What is important, though, is understanding the need to re-think refuelling. Instead of always waiting until it's needed and then refuelling as a separate activity (as with liquid fuel), an EV user should take opportunities when they arise, often in parallel with some other activity. It may be overnight at home while you sleep; it may be at a retail or leisure outlet while shopping, etc; or it may be whilst eating or drinking (esp. on a long trip with refuelling en route). Those aren't always going to work out and there may well be times you have to make an otherwise unnecessary stop, but it's likely you will be able to charge whilst doing something else you were going to do anyway for a good proportion of the time. And on all those occasions, it takes (net) but a few seconds to connect and disconnect the car. Bear in mind - a (say) 180 mile range represents ~3 hours highway driving and speaking for myself - I'd be very likely to need a R&R stop for myself after 3 hours. Do it where there is a charger and it offsets the net charging time.
If your intent is to do a commute trip which is within the vehicle's range, then charging at home takes practically no net time at all.

Onboard navigation - specifically as regards the Ioniq, it's as good as any I have seen onboard other cars for routine navigation, but not constantly updated (as is the case with a smartphone app, say). And its list of charging points is not current. Updates in my case are (supposed to be) performed by the dealer at service time. They may permit user downloads in other territories; I don't know. And other makes may well differ.
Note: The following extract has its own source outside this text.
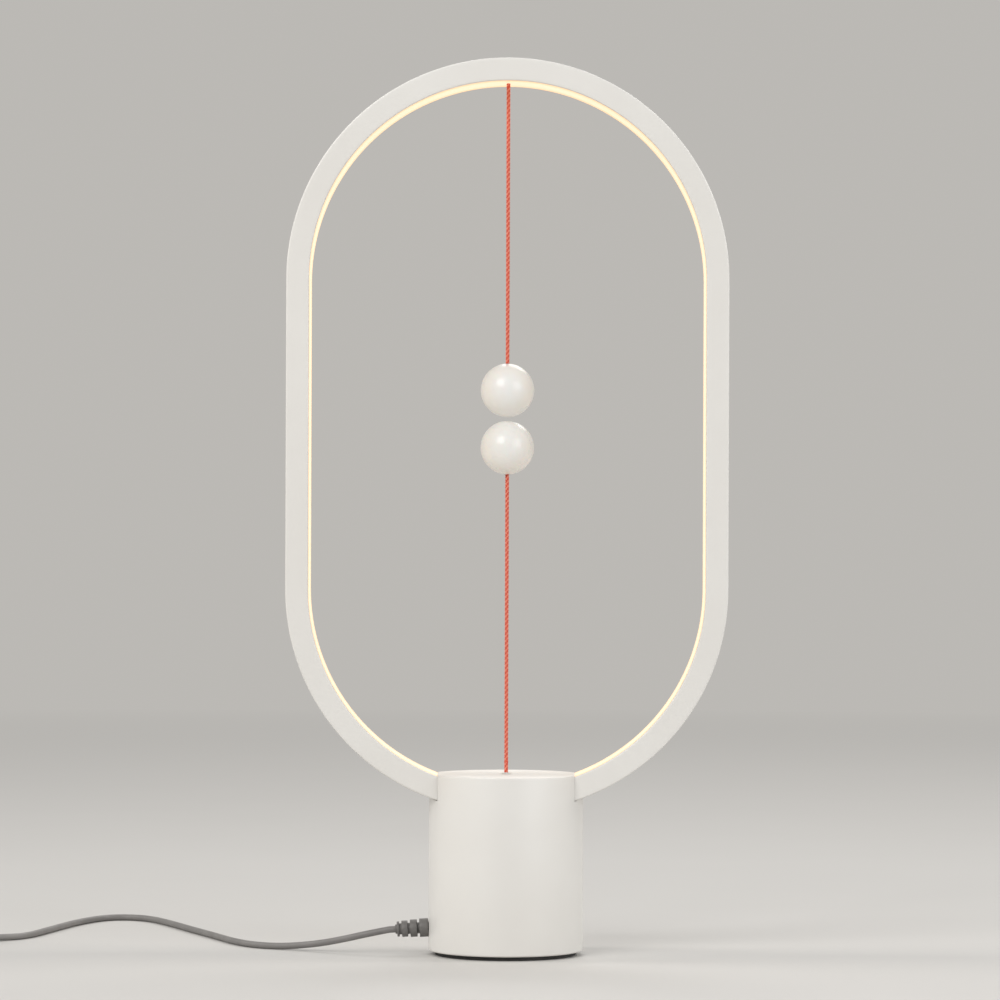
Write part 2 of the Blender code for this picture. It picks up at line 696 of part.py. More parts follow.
# A round plate with two saddles for the ring, a guide for the plunger, legs to the cover and posts for the board
def inner_frame():
    frame = rod("inner_frame", INNER_RADIUS, PLATE_UNDERSIDE, SADDLE_TOP, FRAME_PAINT, TURN_SIDES)
    combine(frame, saddle_cutters())
    inside_plate = (PLATE_TOP + PLATE_UNDERSIDE) / 2
    added = [helper_rod("guide_tube", GUIDE_RADIUS, GUIDE_END, GUIDE_TOP, sides=BALL_SIDES)]
    added += [helper_rod("leg", LEG_RADIUS, FLOOR_LEVEL, inside_plate, place) for place in leg_places()]
    added += [helper_rod("post", POST_RADIUS, BOARD_TOP + GAP, inside_plate, place) for place in post_places()]
    combine(frame, added, "UNION")
    combine(frame, frame_bores())


def bottom_cover():
    cover = rod("bottom_cover", INNER_RADIUS, COVER_UNDERSIDE, COVER_TOP, FRAME_PAINT, TURN_SIDES)
    seat = COVER_UNDERSIDE + SCREW_HEAD + GAP
    holes = []
    for place in leg_places():
        hole = stepped_cutter("cover_hole", COVER_UNDERSIDE - OVERRUN, seat, COVER_TOP + OVERRUN)
        hole.location = (*place, 0)
        holes.append(hole)
    combine(cover, holes)


def foot_pad():
    radius = BASE_RADIUS - FOOT_RECESS
    outline = ((0, 0), (radius - GAP, 0), (radius, GAP), (radius, FOOT_HEIGHT), (0, FOOT_HEIGHT))
    turned("foot_pad", outline, FOOT_PAINT)


def ballast_weight():
    outline = (
        (0, FLOOR_LEVEL),
        (BALLAST_RADIUS, FLOOR_LEVEL),
        (BALLAST_RADIUS, BALLAST_TOP - BASE_EDGE),
        (BALLAST_RADIUS - BASE_EDGE, BALLAST_TOP),
        (0, BALLAST_TOP),
    )
    weight = turned("ballast_weight", outline, CAST_PAINT)
    size = (2 * BALLAST_SLOT_REACH, BALLAST_SLOT_WIDTH, BALLAST_TOP - FLOOR_LEVEL + 2 * OVERRUN)
    place = (-BALLAST_RADIUS, 0, (BALLAST_TOP + FLOOR_LEVEL) / 2)
    combine(weight, [box("ballast_slot", size, place, FRAME_PAINT)])


def build_base():
    base_housing()
    top_cap()
    string_eyelet()
    inner_frame()
    bottom_cover()
    foot_pad()
    ballast_weight()
    for number, place in enumerate(leg_places(), 1):
        cover_screw = screw(f"cover_screw_{number}", COVER_SCREW_LENGTH)
        cover_screw.location = (*place, COVER_UNDERSIDE + SCREW_HEAD)


# Switch


def main_board():
    size = (BOARD_LENGTH, BOARD_WIDTH, BOARD_THICKNESS)
    board = box("main_board", size, (0, 0, BOARD_TOP - BOARD_THICKNESS / 2), BOARD_PAINT)
    low = BOARD_UNDERSIDE - OVERRUN
    combine(board, [helper_rod("board_hole", SCREW_HOLE, low, BOARD_TOP + OVERRUN, place) for place in post_places()])
    for name, place in zip(("left", "right"), post_places()):
        board_screw = screw(f"board_screw_{name}", BOARD_SCREW_LENGTH)
        board_screw.location = (*place, BOARD_UNDERSIDE - GAP)


def board_place(shares):
    return shares[0] * BOARD_LENGTH, shares[1] * BOARD_WIDTH


def board_parts():
    bottom = BOARD_TOP + GAP
    box("driver_chip", CHIP_SIZE, (*board_place(CHIP_PLACE_SHARES), bottom + CHIP_SIZE[2] / 2), BLACK_PAINT)
    socket_place = (WIRE_HOLE_X, WIRE_HOLE_Y, bottom + LED_SOCKET_SIZE[2] / 2)
    box("led_socket", LED_SOCKET_SIZE, socket_place, CAP_PAINT)
    capacitor = rod("capacitor", CAPACITOR_RADIUS, bottom, bottom + CAPACITOR_HEIGHT, BLACK_PAINT)
    capacitor.location = (*board_place(CAPACITOR_PLACE_SHARES), 0)
    power_place = (POWER_SOCKET_X, 0, POWER_SOCKET_END + POWER_SOCKET_SIZE[2] / 2)
    box("power_socket", POWER_SOCKET_SIZE, power_place, CAP_PAINT)


def across(name, radius, half_width, place, material):
    pin = rod(name, radius, -half_width, half_width, material)
    pin.location = place
    pin.rotation_euler = (math.pi / 2, 0, 0)
    return pin


def micro_switch():
    pivot = (PIVOT_ARM, 0, PIVOT_Z)
    centre_x = PIVOT_ARM + PIVOT_INSET - SWITCH_LENGTH / 2
    size = (SWITCH_LENGTH, SWITCH_WIDTH, SWITCH_HEIGHT)
    body = box("micro_switch_body", size, (centre_x, 0, SWITCH_TOP - SWITCH_HEIGHT / 2), BLACK_PAINT)
    ear_height = PIVOT_RISE + LEVER_BARREL
    ear_size = (2 * EAR_HALF, EAR_THICKNESS, ear_height + OVERRUN)
    ears = []
    for side in (-1, 1):
        ear_y = side * ((SWITCH_WIDTH - EAR_THICKNESS) / 2 - MERGE)
        ear_place = (PIVOT_ARM, ear_y, SWITCH_TOP + (ear_height - OVERRUN) / 2)
        ears.append(box("switch_ear", ear_size, ear_place, BLACK_PAINT))
    combine(body, ears, "UNION")
    pin_hole = across("pin_hole", PIVOT_PIN_RADIUS + GAP, SWITCH_WIDTH, pivot, BLACK_PAINT)
    depth = BUTTON_DEPTH + BUTTON_ARM / PIVOT_ARM * PLUNGER_TRAVEL + GAP
    hole_place = (PIVOT_ARM - BUTTON_ARM, 0)
    button_hole = helper_rod("button_hole", BUTTON_RADIUS + GAP, SWITCH_TOP - depth, SWITCH_TOP + OVERRUN, hole_place)
    combine(body, [pin_hole, button_hole])
    across("switch_lever_pin", PIVOT_PIN_RADIUS, SWITCH_WIDTH / 2, pivot, STEEL_PAINT)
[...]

Range Calcs. Often referred to by reviewers as the GOM (Guess-O-Meter). It's a calculation based on the known capacity/state of charge of the battery PLUS your recent driving activity/consumption. Hence, for (say) a full charge, it will report different estimated range depending on whether your last few trips were winter, summer, highway or town, with or without AirCon/Heat (etc). And the remaining range will fall more slowly or quickly than the actual miles driven depending on how different your current trip is to that recent average. For example, if you spend three weeks commuting in town, charge it, then hit the highway it will likely go less far than its inital estimate. As long as you understand this then you can interpret what you see in an educated manner and react accordingly.

Battery lifespan No direct experience beyond my first EV which was two years old when I traded it at which point there was zero detectable difference from new. Hyundai warranty their battery packs for 8 years/125k miles in the UK. I guess it's similar elsewhere and/or with other makes. I doubt any manufacturer will give a warranty period that doesn't have a good contingency margin. According to this page (the validity of which I cannot confirm nor deny)
The bottom line here is that if it’s properly cared for, an electric car’s battery pack should last for well in excess of 100,000 miles before its range becomes restricted. Consumer Reports estimates the average EV battery pack’s lifespan to be at around 200,000 miles, which is nearly 17 years of use if driven 12,000 miles per year.
Service Unable to comment except to say that, as they are mechanically way, way simpler than any ICE - and simpler yet still than any hybrid - the need for service (beyond routine tyres etc., aircon, brake fluids and so on which don't differ from any other vehicle) ought to be much reduced. I get mine routine servicing done at a franchised dealer as so doing maintains the warranty and "free" roadside assistance package that comes with it. And as far as I know they do precious little to it for my money. It may well be the case that if anything serious does fail in anything that's EV specific then it may cause some issues due to lack of experience - but as I say, the mechanical simplicity (no "transmission" in the conventional sense; no pistons or gaskets or turbochargers etc.) suggests the probability will be massively reduced.